Still, it’s clear that the ambitious Pinault is eager to get his hands firmly on the family business as it enters an exciting new era. Indeed, when he was named chairman of Artemis in May 2003, he described his new role as that of entrepreneur.

“Now I have the final liberty to do what I want and do it in the way I want to do it,” he told WWD at the time. “Most people think that the son is more of a manager. I may have started that way, but that’s not the direction I’m heading in now.”

This story first appeared in the February 3, 2005 issue of WWD. Subscribe Today.

Besides PPR, Artemis’ other businesses include the Christie’s auction house, the Chateau Latour winery, a theater in Paris and a French soccer team.

François Pinault, 68, maintains a role in the entity that controls the family’s investments, but he has lately been absorbed in his Tadao Ando-designed contemporary art foundation under construction in western Paris. He is also still embroiled in the Executive Life lawsuit stemming from allegations that he broke the law when he acquired the troubled California insurer’s junk bond portfolio from French bank Credit Lyonnais, making huge profits. He paid $185 million in fines to settle a U.S. federal suit last March. On Feb. 15, a civil suit is expected to get under way in California.

A graduate of France’s elite business school HEC, François-Henri Pinault’s first job was promoting fashion for the French Trade Commission in Los Angeles. He even organized a couture show, from model casting to seating plan.

But he quickly took up management positions at PPR, including the CFAO African trading company, its wood and construction materials business, and most recently Fnac. There, he orchestrated Fnac’s first acquisition in its 50-year history — the Surcouf home electronics retailer — which went on to become an important, fast-growing part of the business.

He also founded the Fnac Junior concept, catering to children, and the e-commerce site. When Pinault left Fnac in May 2000 after three years at the helm, sales had grown to some $3.5 billion from $1.5 billion.

He went on to head PPR’s Internet division, gaining a reputation for business prudence. At a time when many companies expanded helter-skelter, Pinault stuck to a brick-and-click philosophy, opening sites only for existing PPR brands. Although PPR was criticized at the time, the approach has been validated.

More comfortable with the limelight than his billionaire father, Pinault has been a smiling and confident presence in fashion’s front rows since PPR took control of Gucci Group, a daring move which cost 7.2 billion euros — more than $9 billion at current exchange — for brands including Gucci, Yves Saint Laurent, Bottega Veneta and Boucheron.

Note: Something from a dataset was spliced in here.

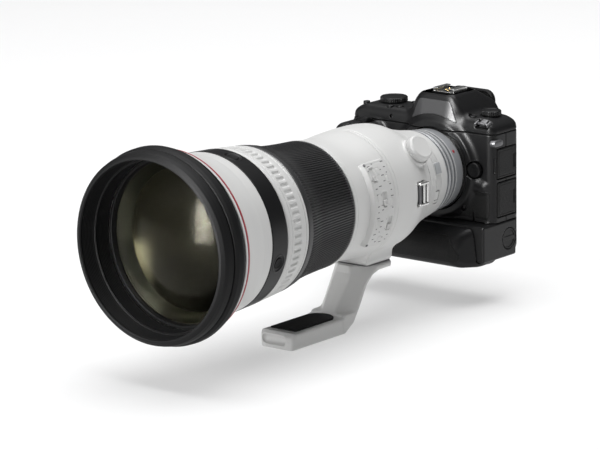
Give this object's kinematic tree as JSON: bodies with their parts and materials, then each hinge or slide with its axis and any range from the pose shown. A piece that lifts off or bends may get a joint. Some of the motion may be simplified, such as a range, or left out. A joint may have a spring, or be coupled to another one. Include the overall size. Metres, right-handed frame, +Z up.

A self-described fashion fanatic who collects luxury timepieces and can sometimes be seen toting big Yves Saint Laurent shopping bags on the Faubourg Saint Honoré, Pinault once confessed he shops more than his wife. “I love it. Every once in a while I’ll indulge in a custom suit,” he said in a recent interview.

He is also bullish about Gucci Group’s prospects, upon which PPR will lean heavily to increase its profitability in the coming years.

Last week, PPR said its like-for-like luxury sales rocketed 16.3 percent in November and December, while total fourth-quarter sales increased 7.4 percent to 7.21 billion euros, or $9.35 billion.

In a statement Wednesday, Pinault thanked Weinberg for increasing PPR’s sales, operating results and international profile. For example, 50 percent of company sales are now generated outside of France.

“Today, the challenge for the group is to consolidate its positions and grow further by building on the quality of its assets and the know-how of its teams,” Pinault added in the statement.

Weinberg, a graduate of France’s prestigious Ecole Nationale d’Administration, began his career in the French government, most notably as cabinet chief for then-budget minister Laurent Fabius. He joined PPR in 1990 as managing director of CFAO, rising through the ranks to become ceo of PPR in 1995.

He helped oversee the transformation of the group from a far-reaching conglomerate with holdings ranging from lumber to industrial equipment into the pure retail and luxury group PPR is today. While in the heat of his departure from Gucci Group last spring Ford criticized Weinberg for his lack of knowledge of the fashion world, Weinberg seemed unfazed by the barbs. In an interview last June, when he was serving as interim ceo of Gucci as well as ceo of PPR, Weinberg told WWD: “I believe in facts and figures.

“One of the big errors in business is to be a theologist,” Weinberg said, adding that to draw conclusions from the exits of Ford and De Sole was dangerous. “Recipes do not exist in business. It would be too easy.”